A material hoist is "essentially an elevator for materials" ( Soles v Eastman Kodak Co., 162 Misc2d 406, 409 n 1, 616 NYS2d 871, 873). Defendants argue that the elevators involved in the case at bar were "simply automatic passenger elevators under construction" (see defendants' affidavit of Murray, paragraph 9). However, a passenger elevator under construction is not the same as an up-and-running passenger elevator ( see Lindstedt v 813 Assoc, 167 Misc 2d 273, 276 [Claim by an elevator repairman injured while repairing an "existing" passenger elevator in a building denied because the passenger elevator was not a material hoist.]). At the time of the accident, plaintiff was a member of a team of workers assembling and installing new elevators for passenger use at the subject premises ( see plaintiff's affidavit, paragraph 5). In order to assemble the elevator cars in the shaft, the workers built a temporary mechanical hoist to "hoist material, equipment, and ultimately, the elevator cars, up the elevator shaft as part of the construction process" ( id. at paragraph 7). Given the fact that this temporary mechanical hoist was built solely to host construction material, it clearly falls within the scope of Industrial Code § 12 NYCRR 23-6(c).
Defendants' objection to plaintiffs' raising for the first time Industrial Code 12 NYCRR §§ 23-1.4(33) and 23-6.3 in plaintiffs' opposition lacks merit. As the court explained in Dannasch v Bifulco, the "function of reply papers is to address arguments made in opposition to the position taken by the movant and not to permit the movant to introduce new arguments in support of, or new grounds for the motion" ( 184 AD2d 415, 417, 585 NYS2d 360, 362 [1st Dept 1992]). However, in the case at bar, plaintiffs did not raise a new argument or grounds for summary judgment. Instead, plaintiffs cited Industrial Code 12 NYCRR §§ 23-1.4(33) and 23-6.3 merely to clarify the basis for summary judgment plaintiffs' already had articulated under Industrial Code 12 NYCRR § 23-6.2(c). Plaintiffs cited the Industrial Code's definition of a "material platform hoist" to support their argument that defendants are liable pursuant to Labor Law 241(6) for violating Industrial Code 12 NYCRR § 23-6.2(c). Therefore. defendants' argument that plaintiffs improperly introduced a new argument is not persuasive.
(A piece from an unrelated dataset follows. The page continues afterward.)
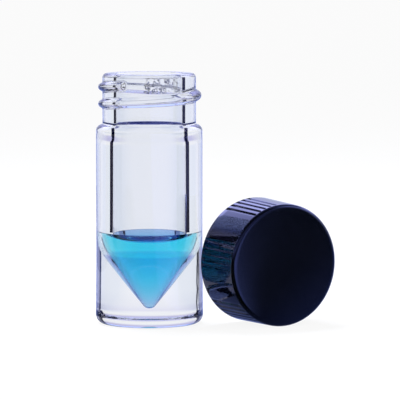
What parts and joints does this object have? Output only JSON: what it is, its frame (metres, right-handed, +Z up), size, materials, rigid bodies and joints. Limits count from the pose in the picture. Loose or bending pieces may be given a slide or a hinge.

Defendants contest the application of Industrial Code 12 NYCRR § 23-6(c) on the grounds that the Hilti bolts used to secure the block and pulley of the mechanical hoist are not among the items specifically listed in the Industrial Code. However, the defendants' argument lacks merit. It is clear from the language of 12 NYCRR § 23-6(c) that the list of securing devices is not intended to be exhaustive. The first sentence makes reference to "[a]ll hooks, shackles and other fillings subject to tension or shear" [emphasis added]. The second sentence prohibits the use of "other" non-specified damaged fittings. Furthermore, it has been held that the phrase "other device" denotes "a functionally similar or related device" ( Koumianos v State, 141 AD2d 189, 191 [3d Dept 1988]) . In the case at bar, plaintiffs demonstrated that defendants violated a specific standard of conduct set forth in Industrial Code 12 NYCRR § 23-6(c) regarding the safety of material hoist involved in the accident, so as to support their claim that defendants are liable under Labor Law § 241(6).
The court interpreted the phrase "other device" in Labor Law § 240(1). "As a threshold argument, the State asserts that the Court of Claims erred in considering the come along to be an 'other device' covered by Labor Law § 240 (1). We disagree. Even were we to consider the expert affidavits presented by the State on its motion to renew and/or reargue, which explain that the come along is neither a pulley nor a hoist, we find that the come along does qualify as an 'other device.' The record confirms that the come along was utilized to tighten cables intended to support the scaffolding needed to paint the bridge. As such, the come along may properly be deemed a 'functionally similar or related device' within the statutory coverage [citation omitted] ( Koumianos v State, 141 AD2d 189, 191 [3d Dept 1988]).
Based on the foregoing, it is hereby
ORDERED that defendants' cross motion for summary judgment, dismissing plaintiffs' complaint regarding Labor Law § 240(1), is denied; and it is further
ORDERED that plaintiffs' motion for summary judgment, finding defendants liable under Labor Law § 240(1), is granted; and it is further
ORDERED that defendants' cross motion for summary judgment, dismissing plaintiff's complaint regarding Labor Law § 241(6), is denied; and it is further
ORDERED that plaintiffs motion for summary judgment, finding defendants liable under Labor Law § 241(6), is granted; and it is further
ORDERED that defendants serve a copy of this order with notice of entry upon all parties within 20 days of entry.
That constitutes the decision and order of the Court.